Pemerintah, menurut dia, perlu mendukung para kuli ini dengan menyediakan jaring pengaman sosial. Meski status mereka sebagai pekerja informal, bukan berarti tak bisa terlindungi, baik kesehatan maupun kesejahteraannya.
Terkait jaminan kesehatan, misalnya, para kuli angkut ini bisa masuk kriteria penerima bantuan iuran (PBI). Berdasarkan Peraturan Menteri Sosial Nomor 21 Tahun 2019 tentang Persyaratan dan Tata Cara Perubahan Data Penerima Bantuan Iuran Jaminan Kesehatan, penerima PBI ialah fakir miskin dan orang tidak mampu.
Orang tidak mampu adalah orang dengan sumber mata pencarian yang hanya mampu memenuhi kebutuhan dasar layak, tetapi tidak mampu membayar iuran jaminan kesehatan bagi diri dan keluarganya.
”BPJS Kesehatan perlu menjemput bola dengan mendaftarkan para kuli ini.
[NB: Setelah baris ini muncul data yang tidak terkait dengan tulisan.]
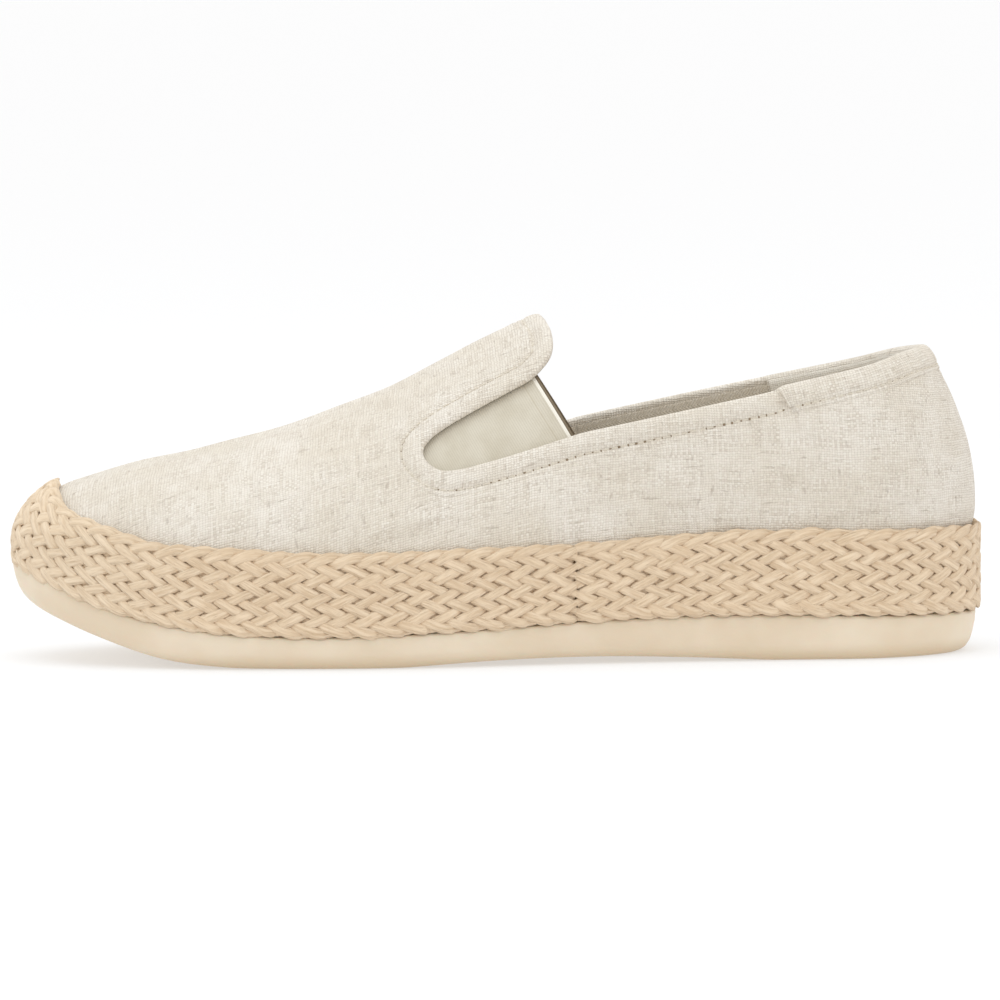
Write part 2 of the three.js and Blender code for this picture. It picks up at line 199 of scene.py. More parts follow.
def finish_piece(piece, finish, slot, *nodes, angle=50):
    """Gives a piece its material, its body and the solids that it stands for. slot is not used."""
    piece.data.materials.clear()
    piece.data.materials.append(finish.material)
    smooth(piece, angle)
    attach(piece, "root")
    if nodes:
        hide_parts(*nodes)
    return piece


class Shade:
    """One output of a node. Arithmetic on it adds Math nodes to the same material."""

    def __init__(self, finish, socket):
        self.finish = finish
        self.socket = socket

    def maths(self, operation, *values):
        return self.finish.add("ShaderNodeMath", {"operation": operation}, values)

    def __add__(self, other):
        return self.maths("ADD", self, other)

    def __sub__(self, other):
        return self.maths("SUBTRACT", self, other)

    def __rsub__(self, other):
        return self.maths("SUBTRACT", other, self)

    def __mul__(self, other):
        return self.maths("MULTIPLY", self, other)

    def __truediv__(self, other):
        return self.maths("DIVIDE", self, other)

    def __pow__(self, other):
        return self.maths("POWER", self, other)

    def __abs__(self):
        return self.maths("ABSOLUTE", self)

    __radd__ = __add__
    __rmul__ = __mul__

    def sine(self):
        return self.maths("SINE", self)

    def over(self, low, high):
        """0 up to low and 1 from high on, with a soft rise between."""
        spread = {"interpolation_type": "SMOOTHSTEP"}
        return self.finish.add("ShaderNodeMapRange", spread, {"Value": self, 1: low, 2: high})


class Finish:
    """A material in the making, with one Principled shader at its end."""

    def __init__(self, name, **constants):
        self.material = bpy.data.materials.new(name)
        self.material.use_nodes = True
        self.tree = self.material.node_tree
        self.shader = self.tree.nodes["Principled BSDF"]
        for socket, value in constants.items():
            self.shader.inputs[socket.replace("_", " ")].default_value = value

    def add(self, kind, settings=None, inputs=(), output=0):
        """Adds a node of a kind, sets it, and fills its sockets with values or links."""
        node = self.tree.nodes.new(kind)
        for name, value in (settings or {}).items():
            if name == "stops":
                self.set_stops(node.color_ramp, value)
            else:
                setattr(node, name, value)
        for key, value in inputs.items() if isinstance(inputs, dict) else enumerate(inputs):
            if isinstance(value, Shade):
                self.tree.links.new(value.socket, node.inputs[key])
            else:
                node.inputs[key].default_value = value
        return Shade(self, node.outputs[output])

    def set_stops(self, ramp, stops):
        while len(ramp.elements) < len(stops):
            ramp.elements.new(0.5)
        for element, (position, colour) in zip(ramp.elements, stops):
            element.position = position
            element.color = colour

    def feed(self, socket, value):
        self.tree.links.new(value.socket, self.shader.inputs[socket])

    def mix(self, factor, one, other, blend="MIX"):
        """A colour between two colours, or one blended with the other."""
        settings = {"data_type": "RGBA", "blend_type": blend}
        return self.add("ShaderNodeMix", settings, {0: factor, 6: one, 7: other}, output=2)

    def noise(self, vector, scale, detail=3.0, rough=0.55):
        return self.add(
            "ShaderNodeTexNoise", None,
            {"Vector": vector, "Scale": scale, "Detail": detail, "Roughness": rough},
        )

    def place(self):
        """Place in the shared frame, in metres."""
        return self.add("ShaderNodeTexCoord", None, (), output=3)

    def uv(self):
        """The two ways across a piece's own cloth or fibre, in millimetres."""
        whole = self.add("ShaderNodeUVMap")
        return [self.add("ShaderNodeSeparateXYZ", None, [whole], output=k) for k in (0, 1)]

    def vector(self, x, y=0.0, z=0.0):
        return self.add("ShaderNodeCombineXYZ", None, [x, y, z])

    def bump(self, height, distance, strength=1.0, under=None):
        inputs = {"Height": height, "Distance": distance, "Strength": strength}
        if under is not None:
            inputs["Normal"] = under
        return self.add("ShaderNodeBump", None, inputs)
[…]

Pendekatannya berbeda, tidak bisa dengan digital yang bisa jadi tidak terjangkau oleh mereka. Pemerintah yang perlu aktif dan mendatangi mereka langsung. Upayanya pun perlu dilakukan secara masif,” tutur Bhima.
Dalam jajak pendapat Litbang Kompas terhadap 508 responden nasional, 67,9 persen responden menilai, kuli angkut belum mendapat perhatian sama sekali dari pemerintah atau lembaga terkait.
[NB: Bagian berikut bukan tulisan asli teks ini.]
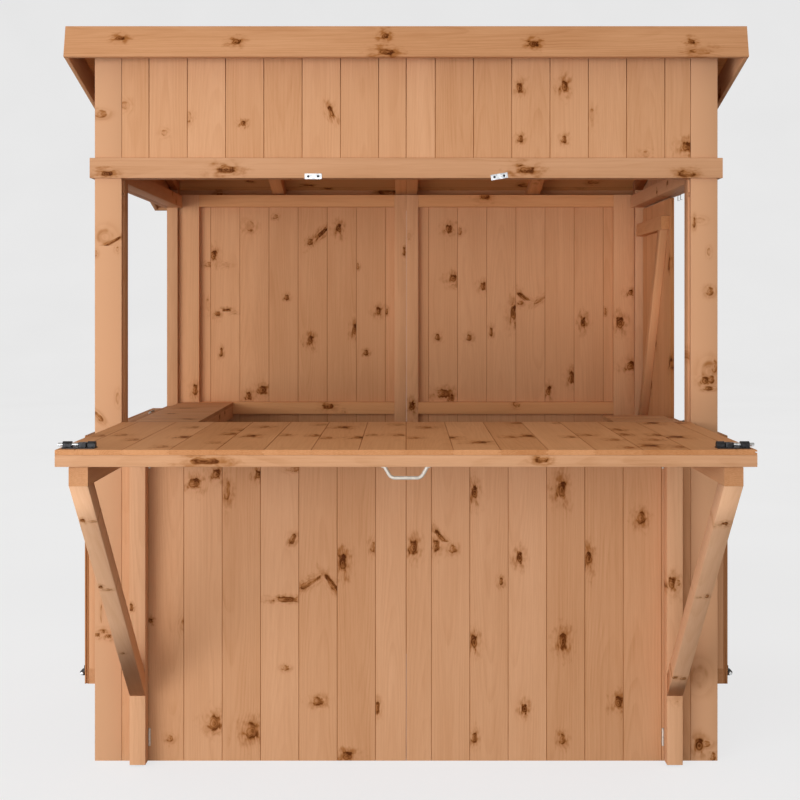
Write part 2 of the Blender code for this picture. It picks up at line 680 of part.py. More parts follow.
def build_side_flap_hinges(zinc):
    """Build the moving leaf and barrel of each hatch hinge, between hatch and wall."""
    front = POST_DEPTH + CLEAR
    ends = {"left": REAR_POST_FRONT - CLEAR, "right": RIGHT_FLAP_END}
    face = HALF_WIDTH + 2.0 * HINGE_OFFSET - GAP
    for label, side in SIDES.items():
        inset = SIDE_HINGE_SHARE * (ends[label] - front)
        starts = {
            "front": front + inset,
            "rear": ends[label] - inset - SIDE_HINGE_LENGTH,
        }
        for place, start in starts.items():
            end = start + SIDE_HINGE_LENGTH
            barrel = cylinder("barrel", side_flap_axis(side, start), side_flap_axis(side, end),
                              WIDE_BARREL_RADIUS, HINGE_SIDES)
            leaf = side_block("leaf", side, (face - HINGE_LEAF, face), (start, end),
                              (SIDE_FLAP_HINGE_Z - HINGE_LEAF_WIDTH, SIDE_FLAP_HINGE_Z))
            unite(barrel, leaf)
            finish(barrel, "hatch_hinge_" + label + "_" + place, zinc, side_flap_axis(side, front))


# Counter flap

def build_counter_flap(wood):
    """Build the counter: boards on a frame of battens, hinged at the front wall."""
    xs = (-FLAP_HALF_WIDTH, FLAP_HALF_WIDTH)
    near = FLAP_HINGE_Y - FLAP_HINGE_TO_EDGE
    ys = (FLAP_FAR_Y, near)
    top = FLAP_BOTTOM + WALL
    boards = block("boards", xs, ys, (FLAP_BOTTOM + BATTEN, top))
    frame = (FLAP_BOTTOM, FLAP_BOTTOM + BATTEN + OVERLAP)
    half = BATTEN_WIDE / 2.0
    pieces = [
        block("rail", xs, (FLAP_FAR_Y, FLAP_FAR_Y + BATTEN_WIDE), frame),
        block("rail", xs, (near - BATTEN_WIDE, near), frame),
        block("stile", (-FLAP_HALF_WIDTH, BATTEN_WIDE - FLAP_HALF_WIDTH), ys, frame),
        block("stile", (FLAP_HALF_WIDTH - BATTEN_WIDE, FLAP_HALF_WIDTH), ys, frame),
        block("stile", (-half, half), ys, frame),
    ]
    unite(boards, *pieces)
    finish(boards, "counter_flap", wood, (0.0, FLAP_HINGE_Y, FLAP_HINGE_Z))


def build_counter_hinges(zinc):
    """Build the moving leaf and barrel of each counter hinge, on the counter's rear edge."""
    edge = FLAP_HINGE_Y - FLAP_HINGE_TO_EDGE + GAP
    axis = (0.0, FLAP_HINGE_Y, FLAP_HINGE_Z)
    for label, side in SIDES.items():
        xs = (COUNTER_HINGE_X - COUNTER_HINGE_LENGTH / 2.0, COUNTER_HINGE_X + COUNTER_HINGE_LENGTH / 2.0)
        barrel = cylinder("barrel", (side * xs[0], FLAP_HINGE_Y, FLAP_HINGE_Z),
                          (side * xs[1], FLAP_HINGE_Y, FLAP_HINGE_Z), COUNTER_BARREL_RADIUS, HINGE_SIDES)
        leaf = side_block("leaf", side, xs, (edge, edge + COUNTER_LEAF),
                          (FLAP_HINGE_Z, FLAP_HINGE_Z + COUNTER_LEAF_WIDTH))
        unite(barrel, leaf)
        finish(barrel, "counter_hinge_" + label, zinc, axis)


def handle_path():
    """Return the centre line of the bow, a flat U with two round bends."""
    bottom = FLAP_BOTTOM - HANDLE_DROP + HANDLE_ROD
    top = FLAP_BOTTOM - HANDLE_FOOT_THICKNESS / 2.0
    steps = 6
    half = []
    for step in range(steps + 1):
        angle = 0.5 * math.pi * step / steps
        x = HANDLE_HALF_SPAN - HANDLE_BEND + HANDLE_BEND * math.sin(angle)
        z = bottom + HANDLE_BEND - HANDLE_BEND * math.cos(angle)
        half.append((x, HANDLE_Y, z))
    half.append((HANDLE_HALF_SPAN, HANDLE_Y, top))
    mirrored = [(-x, y, z) for x, y, z in reversed(half)]
    return mirrored + half


def build_counter_handle(zinc):
    """Build the bow handle under the counter's front batten."""
    bow = rod_along("bow", handle_path(), HANDLE_ROD, ROD_SIDES)
    feet = []
    zs = (FLAP_BOTTOM - GAP - HANDLE_FOOT_THICKNESS, FLAP_BOTTOM - GAP)
    near = HANDLE_Y - HANDLE_ROD - OVERLAP / 2.0
    half = HANDLE_FOOT_WIDTH / 2.0
    xs = (HANDLE_HALF_SPAN - half, HANDLE_HALF_SPAN + half)
    for side in SIDES.values():
        feet.append(side_block("foot", side, xs, (near, near + HANDLE_FOOT), zs))
    unite(bow, *feet)
    above = block("cutter", (-2.0 * HANDLE_HALF_SPAN, 2.0 * HANDLE_HALF_SPAN),
                  (HANDLE_Y - HANDLE_FOOT, HANDLE_Y + HANDLE_FOOT),
                  (FLAP_BOTTOM - GAP, FLAP_BOTTOM + HANDLE_DROP))
    cut(bow, above)
    finish(bow, "counter_handle", zinc, (0.0, FLAP_HINGE_Y, FLAP_HINGE_Z))


# Tower bolts

def bolt_guide(side, start, length, plate_top, axis_z):
    """Return an arched guide standing on the bolt plate."""
    radius = BOLT_RADIUS + BOLT_CLEARANCE + BOLT_GUIDE_WALL
    steps = 12
    outline = [(-radius, plate_top - BOLT_PLATE_THICKNESS / 2.0)]
    for step in range(steps + 1):
        angle = math.pi - math.pi * step / steps
        outline.append((radius * math.cos(angle), axis_z + radius * math.sin(angle)))
    outline.append((radius, plate_top - BOLT_PLATE_THICKNESS / 2.0))
    ring = [(side * start, BOLT_Y + y, z) for y, z in outline]
    return prism("guide", ring, (-side * length, 0.0, 0.0))


def build_bolts(black, zinc):
    """Build the tower bolts on the outer corners of the counter."""
    flap_top = FLAP_BOTTOM + WALL
    plate_top = flap_top + GAP + BOLT_PLATE_THICKNESS
    axis_z = flap_top + BOLT_AXIS_HEIGHT
    inner_end = BOLT_PLATE_OUTER - BOLT_PLATE_LENGTH
    ys = (BOLT_Y - BOLT_PLATE_WIDTH / 2.0, BOLT_Y + BOLT_PLATE_WIDTH / 2.0)
    origin = (0.0, FLAP_HINGE_Y, FLAP_HINGE_Z)
    for label, side in SIDES.items():
        plate = side_block("plate", side, (inner_end, BOLT_PLATE_OUTER), ys, (flap_top + GAP, plate_top))
        outer_guide = bolt_guide(side, BOLT_PLATE_OUTER, BOLT_GUIDE_LENGTHS[0], plate_top, axis_z)
        inner_guide = bolt_guide(side, inner_end + BOLT_GUIDE_LENGTHS[1], BOLT_GUIDE_LENGTHS[1],
                                 plate_top, axis_z)
        unite(plate, outer_guide, inner_guide)
        bore = cylinder("cutter", (side * (inner_end - OVERLAP), BOLT_Y, axis_z),
                        (side * (BOLT_PLATE_OUTER + OVERLAP), BOLT_Y, axis_z),
                        BOLT_RADIUS + BOLT_CLEARANCE)
        cut(plate, bore)
        finish(plate, "bolt_plate_" + label, black, origin)
        rod_inner = inner_end + BOLT_CLEARANCE
        rod = cylinder("rod", (side * rod_inner, BOLT_Y, axis_z), (side * BOLT_TIP_X, BOLT_Y, axis_z),
                       BOLT_RADIUS)
        room = (inner_end + BOLT_GUIDE_LENGTHS[1], BOLT_PLATE_OUTER - BOLT_GUIDE_LENGTHS[0])
        middle = (room[0] + room[1] - BOLT_TRAVEL) / 2.0
        collar = cylinder("collar", (side * (middle - BOLT_COLLAR_LENGTH / 2.0), BOLT_Y, axis_z),
                          (side * (middle + BOLT_COLLAR_LENGTH / 2.0), BOLT_Y, axis_z), BOLT_COLLAR_RADIUS)
        knob = cylinder("knob", (side * middle, BOLT_Y, axis_z),
                        (side * middle, BOLT_Y, axis_z + BOLT_KNOB_HEIGHT), BOLT_KNOB_RADIUS, 16)
        unite(rod, collar, knob)
        finish(rod, "bolt_" + label, zinc, (side * BOLT_TIP_X, BOLT_Y, axis_z))


# Swing brackets

def bracket_outline():
    """Return the side outline of the bracket and that of the triangle it frames."""
    post_front = BRACKET_BACK_Y - BATTEN_WIDE
    arm_under = BRACKET_TOP - BATTEN_WIDE
    run = post_front - BRACKET_FRONT_Y
    rise = arm_under - BRACKET_STRUT_FOOT
    length = math.hypot(run, rise)
    shift_z = BATTEN_WIDE * length / run
    outside = [
        (BRACKET_BACK_Y, BRACKET_BOTTOM), (BRACKET_BACK_Y, BRACKET_TOP),
        (BRACKET_FRONT_Y, BRACKET_TOP), (BRACKET_FRONT_Y, arm_under),
        (post_front, BRACKET_STRUT_FOOT), (post_front, BRACKET_BOTTOM),
    ]
    inner_foot = BRACKET_STRUT_FOOT + shift_z
    inner_front = post_front - (arm_under - inner_foot) * run / rise
    inside = [(post_front, arm_under), (inner_front, arm_under), (post_front, inner_foot)]
    return outside, inside


def build_brackets(wood):
    """Build the swing brackets, each a post, an arm and a strut fixed together."""
    outside, inside = bracket_outline()
    for label, side in SIDES.items():
        start = side * BRACKET_INNER_X
        ring = [(start, y, z) for y, z in outside]
        frame = prism("bracket", ring, (side * BATTEN_WIDE, 0.0, 0.0))
        ring = [(start - side * OVERLAP, y, z) for y, z in inside]
        hole = prism("cutter", ring, (side * (BATTEN_WIDE + 2.0 * OVERLAP), 0.0, 0.0))
        cut(frame, hole)
        axis = (side * BRACKET_HINGE_X, BRACKET_HINGE_Y, BRACKET_BOTTOM)
        finish(frame, "bracket_" + label, wood, axis)


def build_bracket_hinges(zinc):
    """Build the fixed leaf and the barrel of each bracket hinge."""
    for label, side in SIDES.items():
        for place, low in zip(("low", "high"), BRACKET_HINGE_HEIGHTS):
            high = low + BRACKET_HINGE_LENGTH
            barrel = cylinder("barrel", (side * BRACKET_HINGE_X, BRACKET_HINGE_Y, low),
                              (side * BRACKET_HINGE_X, BRACKET_HINGE_Y, high),
                              BRACKET_BARREL_RADIUS, HINGE_SIDES)
            leaf = side_block("leaf", side, (BRACKET_HINGE_X, BRACKET_HINGE_X + BRACKET_LEAF_WIDTH),
                              (-GAP - BRACKET_LEAF, -GAP), (low, high))
            unite(barrel, leaf)
            finish(barrel, "bracket_hinge_" + label + "_" + place, zinc)


# Small metal catches

def catch_plate(low):
    """Return the plate of a catch, its back just off the plane Y = 0 and its lower edge at low."""
    half = CATCH_WIDTH / 2.0
    return block("plate", (-half, half), (-GAP - CATCH_THICKNESS, -GAP), (low, low + CATCH_PLATE_HEIGHT))


def front_catch(name, zinc, x, tilt):
    """Build a front catch: a plate over the trim's lower edge, turned by tilt about its middle."""
    middle = CATCH_PLATE_HEIGHT / 2.0 - CATCH_FRONT_DROP
    plate = catch_plate(-CATCH_PLATE_HEIGHT / 2.0)
    place = Matrix.Translation(Vector((x, -BOARD, HEAD + middle)))
    plate.data.transform(place @ Matrix.Rotation(-tilt, 4, "Y"))
    finish(plate, name, zinc)


def side_catch(name, zinc, side):
    """Build a side catch: a plate on the trim's face with two hooked legs below it."""
    half = CATCH_WIDTH / 2.0
    plate = catch_plate(0.0)
    legs = []
    for end in SIDES.values():
        xs = (half - CATCH_LEG_WIDTH, half)
        legs.append(side_block("leg", end, xs, (-GAP - CATCH_THICKNESS, -GAP), (-CATCH_LEG_DROP, OVERLAP)))
        foot = (-GAP - CATCH_FOOT, -GAP)
        legs.append(side_block("foot", end, xs, foot, (-CATCH_LEG_DROP, CATCH_THICKNESS - CATCH_LEG_DROP)))
    unite(plate, *legs)
    place = Matrix.Translation(Vector((side * (HALF_WIDTH + BOARD), CATCH_SIDE_Y, HEAD)))
    plate.data.transform(place @ Matrix.Rotation(side * math.pi / 2.0, 4, "Z"))
    finish(plate, name, zinc)


def build_catches(zinc):
    """Build the catches on the lower edge of the header trims."""
    front_catch("catch_front_left", zinc, -CATCH_X, 0.0)
    front_catch("catch_front_right", zinc, CATCH_X, CATCH_TILT)
    side_catch("catch_side_right", zinc, SIDES["right"])


def centre_on_origin():
    """Move everything so that the origin is in the middle of the base of the whole box."""
    back_edge = roof_point(0.0, ROOF_LENGTH, FASCIA_HEIGHT).y
    shift = -(FLAP_FAR_Y + back_edge) / 2.0
    for thing in bpy.data.objects:
        thing.location.y += shift


def main():
    """Build every piece of the bar."""
    clear_scene()
    wood = make_material("wood", WOOD_COLOUR, 0.6, 0.0)
    zinc = make_material("zinc", ZINC_COLOUR, 0.35, 1.0)
    black = make_material("black_steel", BLACK_COLOUR, 0.45, 0.6)
    felt = make_material("felt", FELT_COLOUR, 0.95, 0.0)
    build_front_walls(wood)
    build_front_headers(wood)
    build_back_walls(wood)
    build_front_posts(wood)
    build_rear_posts(wood)
    build_side_walls(wood)
    build_gables(wood)
    build_header_trims(wood)
    build_shelves(wood)
    build_roof(wood, felt)
    build_door(wood)
    build_door_hinges(zinc)
    build_side_flaps(wood)
    build_side_flap_hinges(zinc)
    build_counter_flap(wood)
    build_counter_hinges(zinc)
    build_counter_handle(zinc)
    build_bolts(black, zinc)
    build_brackets(wood)
    build_bracket_hinges(zinc)
    build_catches(zinc)
    centre_on_origin()


main()
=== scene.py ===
"""Looks of an outdoor garden bar: matched boards, battens, pent roof, counter and ironmongery.

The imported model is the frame.  Every timber solid of it is replaced by the
separate boards and battens that the real bar is made of, each with its own
grain and knots, and the small ironmongery is added where it belongs.
"""
import logging
import math
import random
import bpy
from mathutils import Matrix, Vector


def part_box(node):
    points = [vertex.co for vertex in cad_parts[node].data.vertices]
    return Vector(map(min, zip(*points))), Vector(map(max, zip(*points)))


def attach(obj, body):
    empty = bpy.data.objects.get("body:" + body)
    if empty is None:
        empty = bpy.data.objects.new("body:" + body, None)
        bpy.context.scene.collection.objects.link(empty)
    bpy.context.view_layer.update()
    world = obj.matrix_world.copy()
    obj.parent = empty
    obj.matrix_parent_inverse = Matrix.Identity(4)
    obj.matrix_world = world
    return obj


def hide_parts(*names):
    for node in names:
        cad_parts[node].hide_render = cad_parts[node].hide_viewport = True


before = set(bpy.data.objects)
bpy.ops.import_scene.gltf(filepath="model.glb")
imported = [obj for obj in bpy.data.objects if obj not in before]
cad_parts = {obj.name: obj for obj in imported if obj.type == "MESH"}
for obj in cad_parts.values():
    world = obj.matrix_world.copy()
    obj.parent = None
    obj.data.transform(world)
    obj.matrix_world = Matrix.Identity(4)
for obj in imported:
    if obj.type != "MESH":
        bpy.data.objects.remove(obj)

import zlib
from dataclasses import dataclass, field
from enum import Enum
from typing import Callable, Optional, Sequence

import bmesh
import bpy
from mathutils import Matrix, Vector

log = logging.getLogger("garden_bar")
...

Sebanyak 41 persen responden mendorong agar pemerintah atau lembaga terkait memberikan perhatian dengan menetapkan upah yang layak atau tarif minimum atas jasa kuli angkut. Sebanyak 18 persen responden mendorong agar pemerintah memberikan jaminan kesehatan dan 14 persen responden memberikan jaminan perlindungan kesehatan.
Dalam konteks aturan ketenagakerjaan, pengajar hukum ketenagakerjaan Universitas Gadjah Mada, Yogyakarta, Nabiyla Risfa Izzati, berpendapat, kuli angkut yang tergolong pekerja informal memang sulit terlindungi. Problem itu disebabkan regulasi ketenagakerjaan bias pekerja formal.
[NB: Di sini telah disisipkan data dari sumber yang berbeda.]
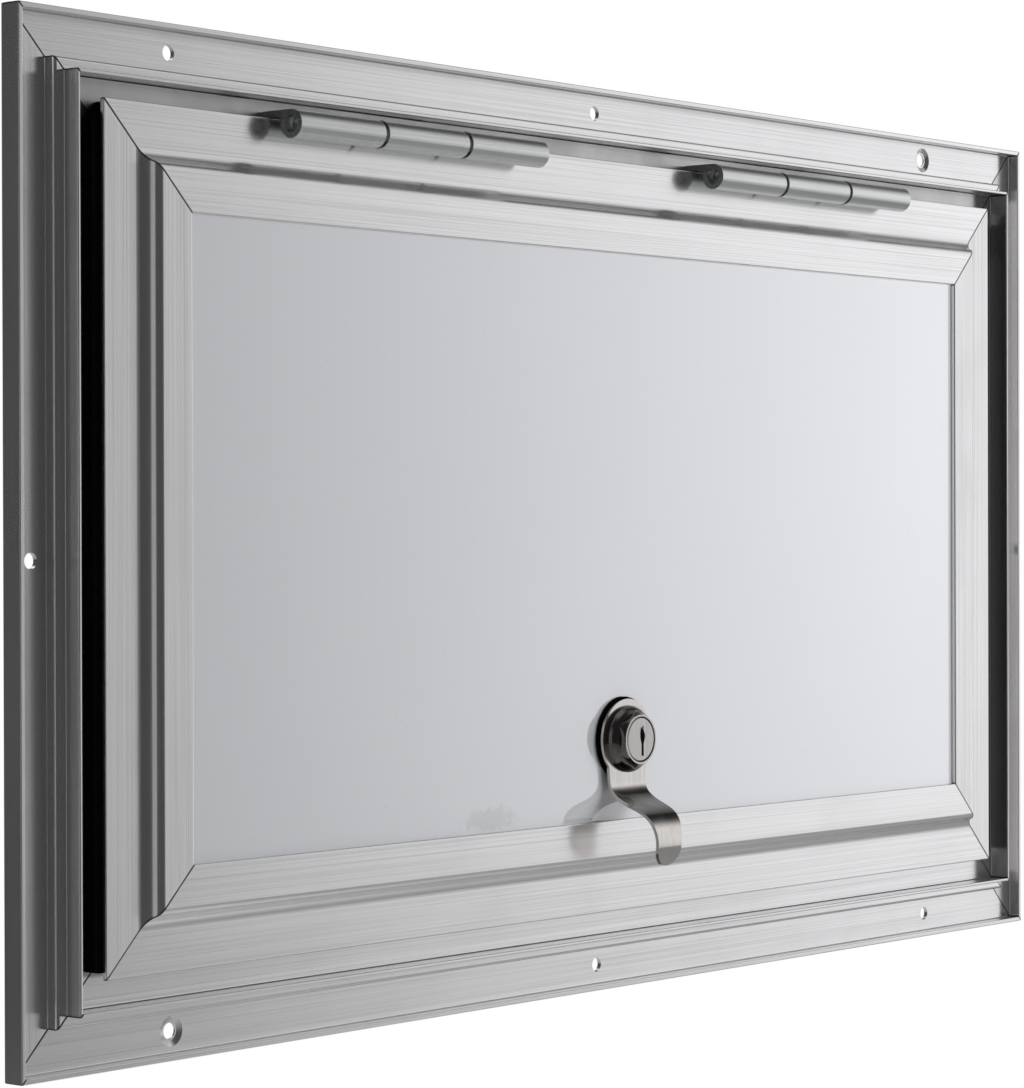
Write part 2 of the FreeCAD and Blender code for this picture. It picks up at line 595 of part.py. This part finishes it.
# keyway: a shallow broached slot, with the deep opening inside it
plug = plug.cut(box(lock_x - 1.2, lock_x + 1.55, lock_face_y - 1, lock_face_y + 0.3, lock_z - 5.7, lock_z + 4.4))
lens = [(0.45, 4.3), (1.1, 3.5), (1.9, 2.4), (2.35, 1.4), (2.35, 0.6), (2.0, -0.4), (1.65, -1.2), (1.55, -1.8),
        (1.55, -5.5), (0.75, -5.5), (0.75, -1.8), (0.6, -1.2), (0.25, -0.3), (0.05, 0.8), (0.05, 1.9), (0.2, 3.2)]
plug = plug.cut(prism_y([(lock_x + a, lock_z + b) for a, b in lens], lock_face_y - 1, 9.0))
# cross slots for the wafers, and the thread hole for the cam screw
wafer_y = [-16.5 + 4.2 * k for k in range(5)]
for wy in wafer_y:
    plug = plug.cut(box(lock_x - 3.1, lock_x + 3.1, wy - 0.5, wy + 0.5, lock_z - 8, lock_z + 8))
plug = plug.cut(cyl_y(lock_x, lock_z, 1.9, 9.6, 30))
nodes["key_plug"] = max(plug.Solids, key=lambda q: q.Volume)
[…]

Walakin, pemerintah bisa kembali ke konstitusi yang menyatakan bahwa negara wajib melindungi semua warganya. Perlindungan dasar harus diberikan, antara lain, dengan memastikan mereka memiliki jaminan sosial aktif.
”Perlu ada terobosan-terobosan kebijakan yang bisa dilakukan. Tidak selalu melalui formalisasi pekerjaan para kuli ini, yang penting memastikan bahwa hak-hak dasar mereka terpenuhi,” ujar Nabiyla.
Di sisi lain, ia mendorong kuli angkut memberdayakan diri lewat paguyuban. Paling tidak terdapat semacam wadah bagi para kuli ini untuk bisa mengurus hal-hal yang berkaitan dengan kesehatan dan keberlangsungan pekerjaannya.
”Mekanisme penentuan upah akan terbantu dengan adanya paguyuban kuli angkut. Dengan demikian, bisa melakukan negosiasi dengan pengguna jasa mereka,” katanya.
Adapun Bahtiar menyarankan agar pemerintah mengubah paradigma pembangunan dari yang eksklusif menjadi inklusif. Dengan demikian, kelompok marjinal seperti kuli angkut memiliki hak yang sama untuk terlibat dalam pembangunan.